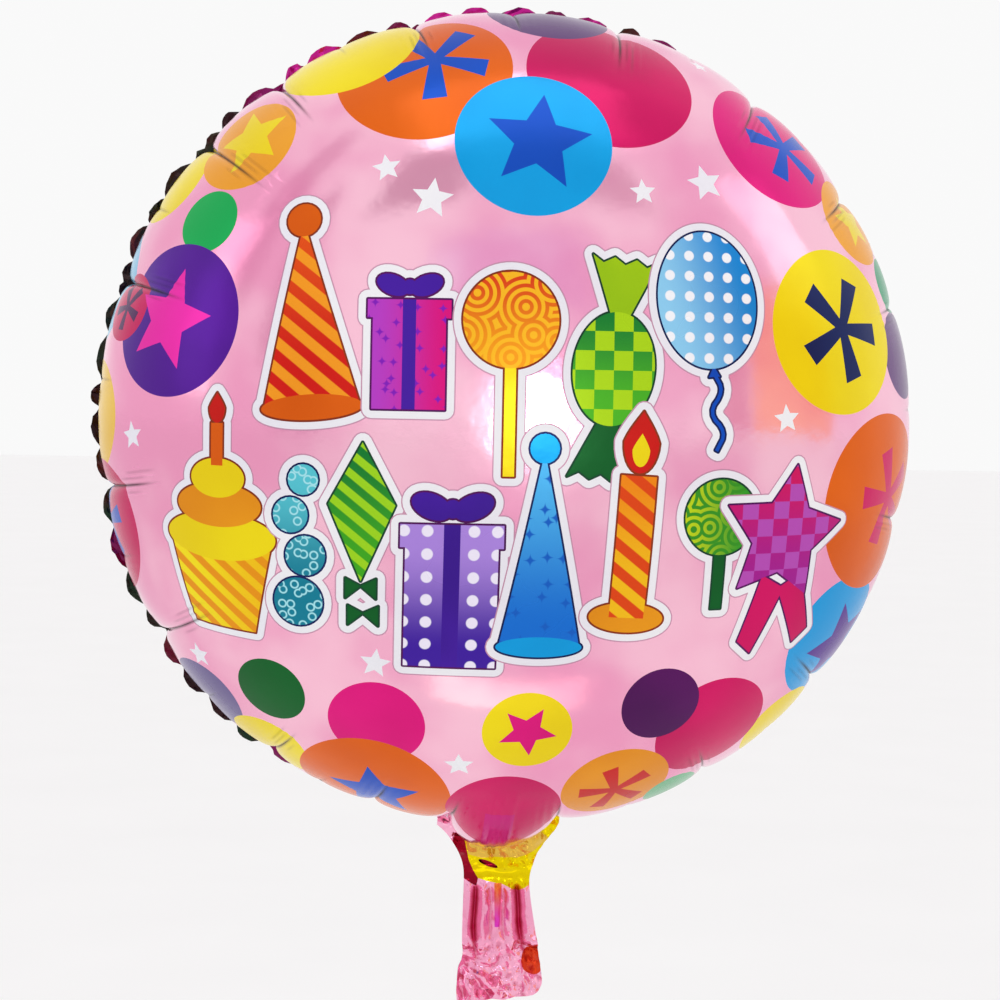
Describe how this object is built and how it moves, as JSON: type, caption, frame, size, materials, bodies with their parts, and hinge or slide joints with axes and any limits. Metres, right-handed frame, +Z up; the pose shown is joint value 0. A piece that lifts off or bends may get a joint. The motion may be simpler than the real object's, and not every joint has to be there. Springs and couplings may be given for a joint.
{
  "type": "foil balloon",
  "caption": "Round inflated foil party balloon with a dotted print, a crimped seam, a flat neck with a filling hole and self-sealing valve, and a folding tail.",
  "frame": {"origin": "middle of the neck's crease, where a ribbon is tied and the tail folds", "axes": "+Z up the balloon from the crease to the crown, printed front faces -Y, +X to the right seen from the front"},
  "size_m": [0.3506, 0.2044, 0.424],
  "materials": {
    "front_film": "printed metallised film, pearly pink",
    "back_film": "metallised film, pearly pink",
    "seam": "welded and crimped metallised film",
    "neck_film": "printed metallised film",
    "tail_film": "metallised film, pleated",
    "valve_film": "thin milky film"
  },
  "bodies": {
    "envelope": {"front_panel": "front_film", "back_panel": "back_film", "rim_seam": "seam", "neck_front_film": "neck_film", "neck_back_film": "back_film", "neck_side_welds": "seam", "valve_front_film": "valve_film", "valve_back_film": "valve_film", "valve_anchor_welds": "valve_film"},
    "tail": {"tail_front_film": "tail_film", "tail_back_film": "back_film", "tail_side_welds": "seam"}
  },
  "joints": [
    {"name": "tail_flap", "type": "hinge", "parent": "envelope", "child": "tail", "pos_m": [0, 0, 0], "axis": [1, 0, 0], "range_deg": [-110, 110]}
  ]
}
______
Requirement
Show the data once more, exactly as it was written.

The solution
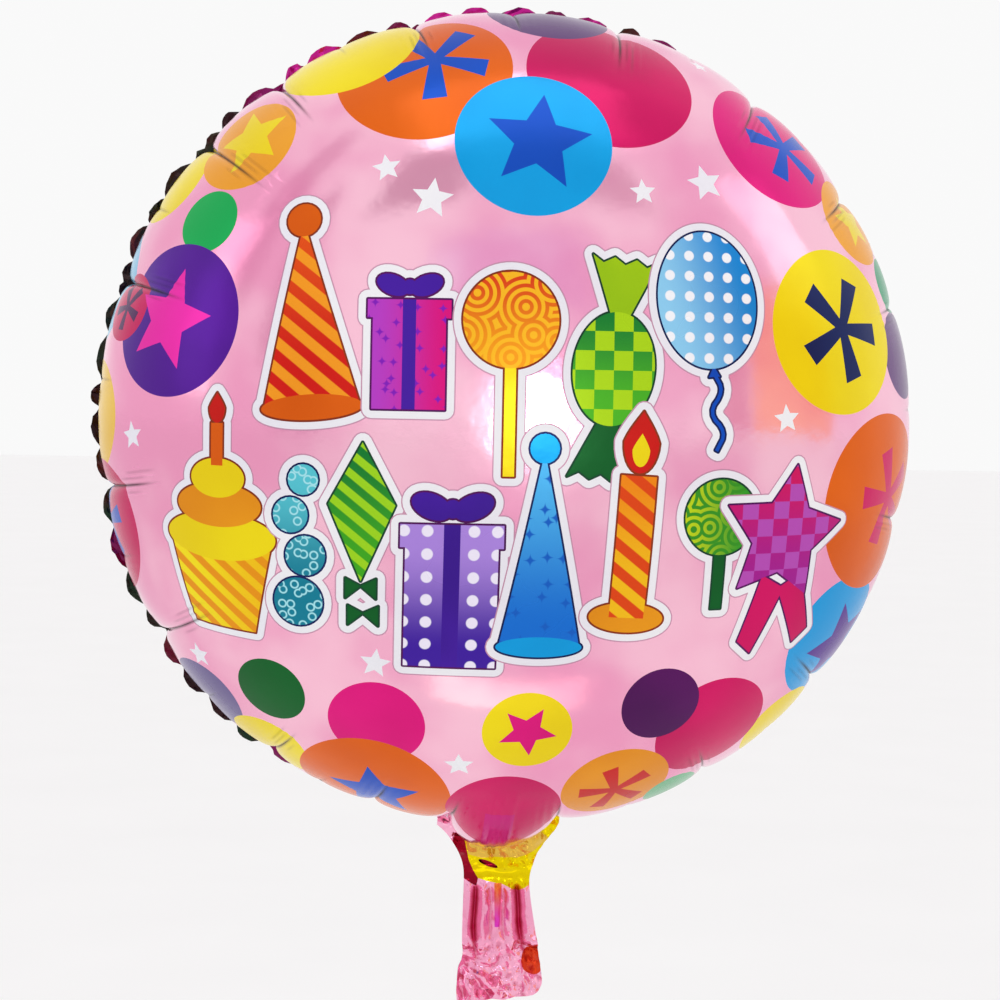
Describe how this object is built and how it moves, as JSON: type, caption, frame, size, materials, bodies with their parts, and hinge or slide joints with axes and any limits. Metres, right-handed frame, +Z up; the pose shown is joint value 0. A piece that lifts off or bends may get a joint. The motion may be simpler than the real object's, and not every joint has to be there. Springs and couplings may be given for a joint.
{
  "type": "foil balloon",
  "caption": "Round inflated foil party balloon with a dotted print, a crimped seam, a flat neck with a filling hole and self-sealing valve, and a folding tail.",
  "frame": {"origin": "middle of the neck's crease, where a ribbon is tied and the tail folds", "axes": "+Z up the balloon from the crease to the crown, printed front faces -Y, +X to the right seen from the front"},
  "size_m": [0.3506, 0.2044, 0.424],
  "materials": {
    "front_film": "printed metallised film, pearly pink",
    "back_film": "metallised film, pearly pink",
    "seam": "welded and crimped metallised film",
    "neck_film": "printed metallised film",
    "tail_film": "metallised film, pleated",
    "valve_film": "thin milky film"
  },
  "bodies": {
    "envelope": {"front_panel": "front_film", "back_panel": "back_film", "rim_seam": "seam", "neck_front_film": "neck_film", "neck_back_film": "back_film", "neck_side_welds": "seam", "valve_front_film": "valve_film", "valve_back_film": "valve_film", "valve_anchor_welds": "valve_film"},
    "tail": {"tail_front_film": "tail_film", "tail_back_film": "back_film", "tail_side_welds": "seam"}
  },
  "joints": [
    {"name": "tail_flap", "type": "hinge", "parent": "envelope", "child": "tail", "pos_m": [0, 0, 0], "axis": [1, 0, 0], "range_deg": [-110, 110]}
  ]
}